Most modern tertiary institutions actively practice teaching which encourages students to take an active role in creating the learning and assessment processes (or say they do, anyway)
Student-centered learning strategies shift the focus of an activity from the teacher to the students. They're very relevant to tertiary and professional education, because they foster motivation and incentive to learn. These types of approaches emphasise the students' interests, abilities and learning styles.
If the teacher is a facilitator, guiding the students, rather than an instructor, giving them directions, then that teacher is allowing the learners themselves to take an active part in deciding what they learn, how they learn, and how they can evaluate what they have learnt.
The aim is for learners to take more responsibility for their learning, and 'own' it, rather than just sitting waiting for the teacher to 'fill them up' with knowledge.
There is evidence that student-centered learning in university helps students to become independent problem solvers, and improves their critical and reflective thinking.
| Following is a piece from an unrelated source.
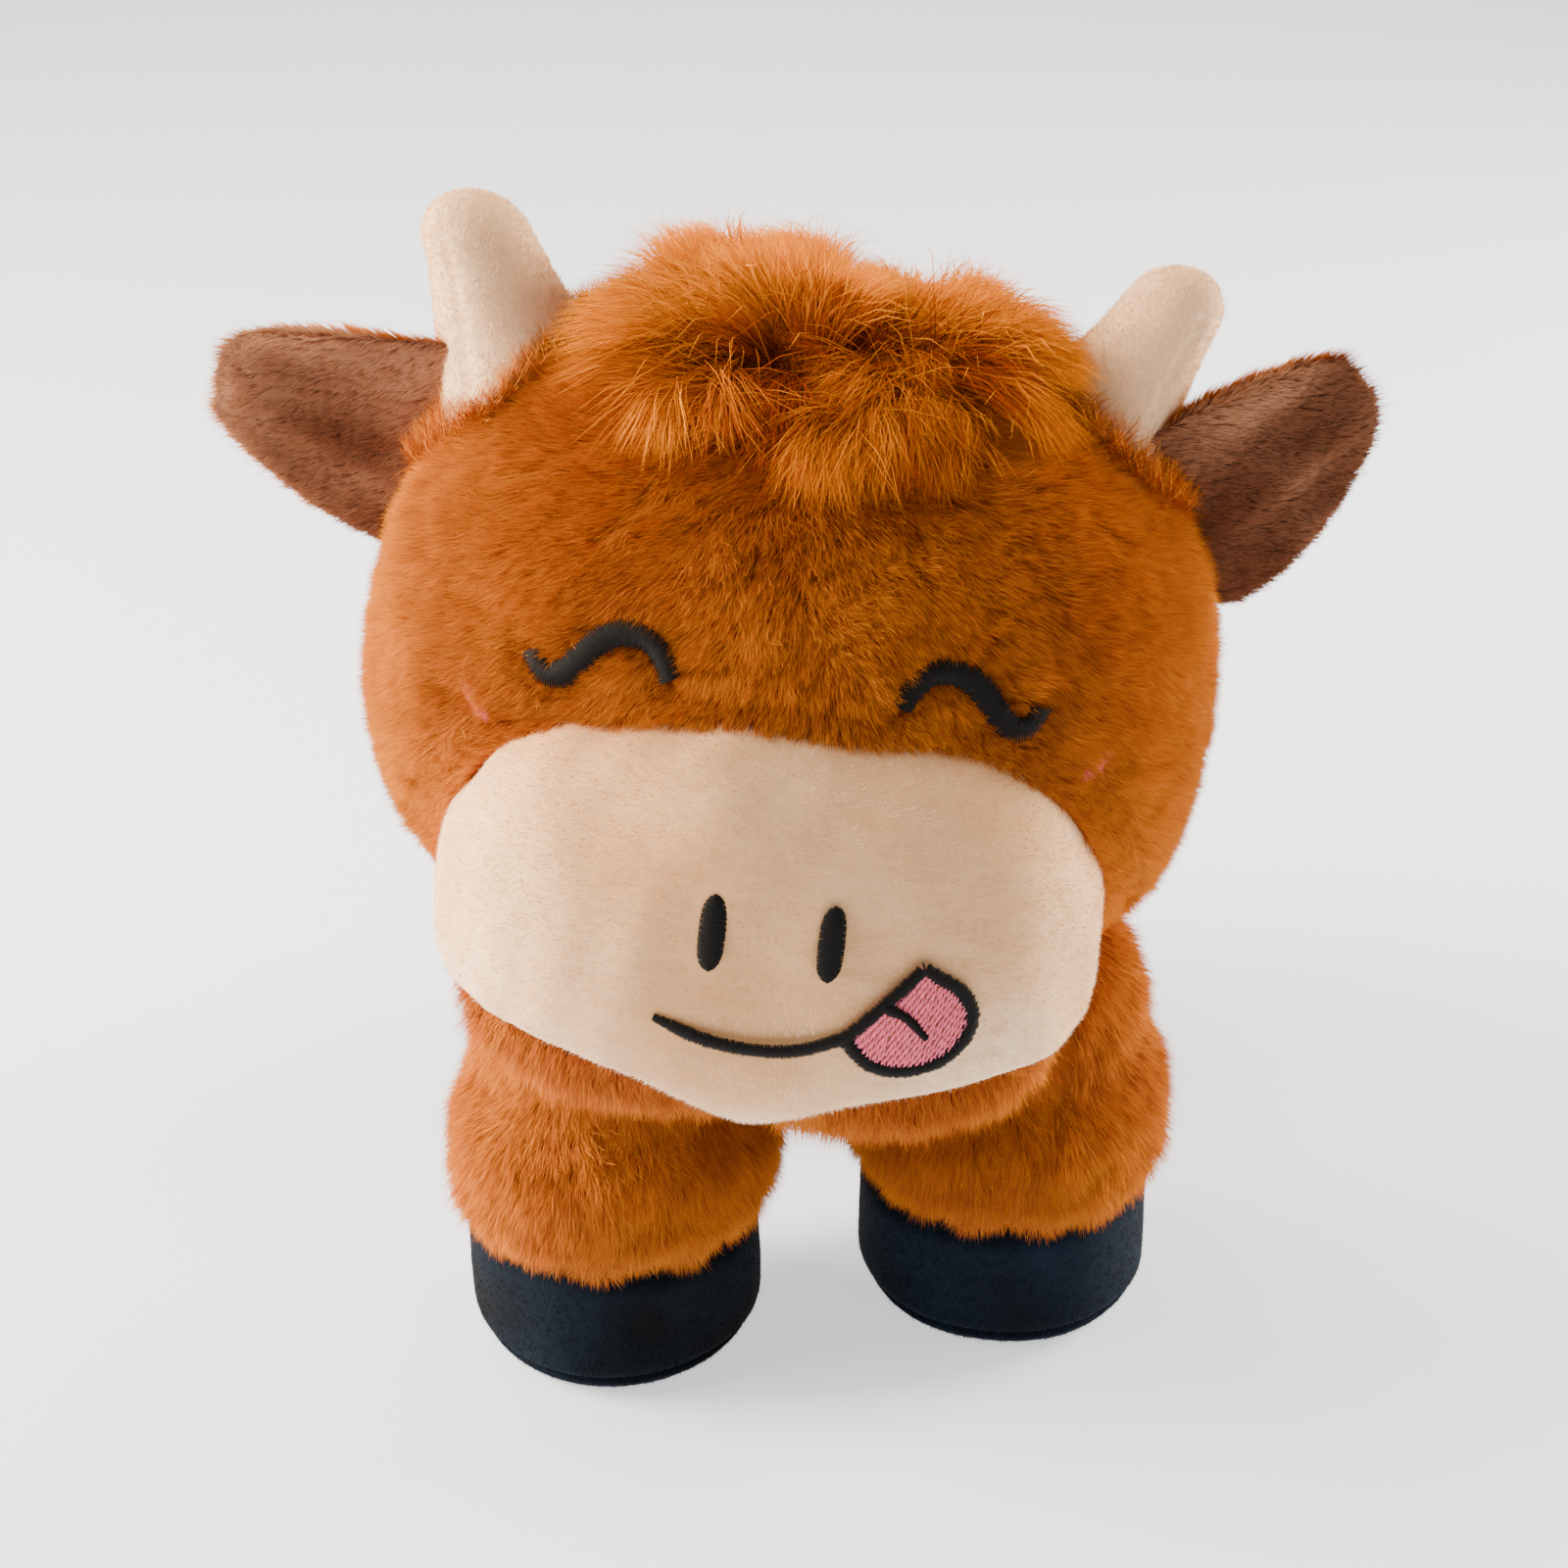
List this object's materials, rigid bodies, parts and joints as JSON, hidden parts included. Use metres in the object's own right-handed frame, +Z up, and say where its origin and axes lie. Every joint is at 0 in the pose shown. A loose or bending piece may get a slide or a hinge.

It also increases their own confidence in their understanding and their skills.
The input which the students have into their learning also has implications for assessment. Students will be more involved in deciding how to evaluate and demonstrate their learning.
Putting it into practice
Learning contracts are mutual agreements between teachers and students which state explicitly what a learner will do to achieve specific learning outcomes, and how their learning will be measured and evaluated.
They foster an increased responsibility for their own learning. Contracts can include learning expectations, learning resources, learning experiences, documentation and other information such as designated evaluators, evaluation criteria and timelines.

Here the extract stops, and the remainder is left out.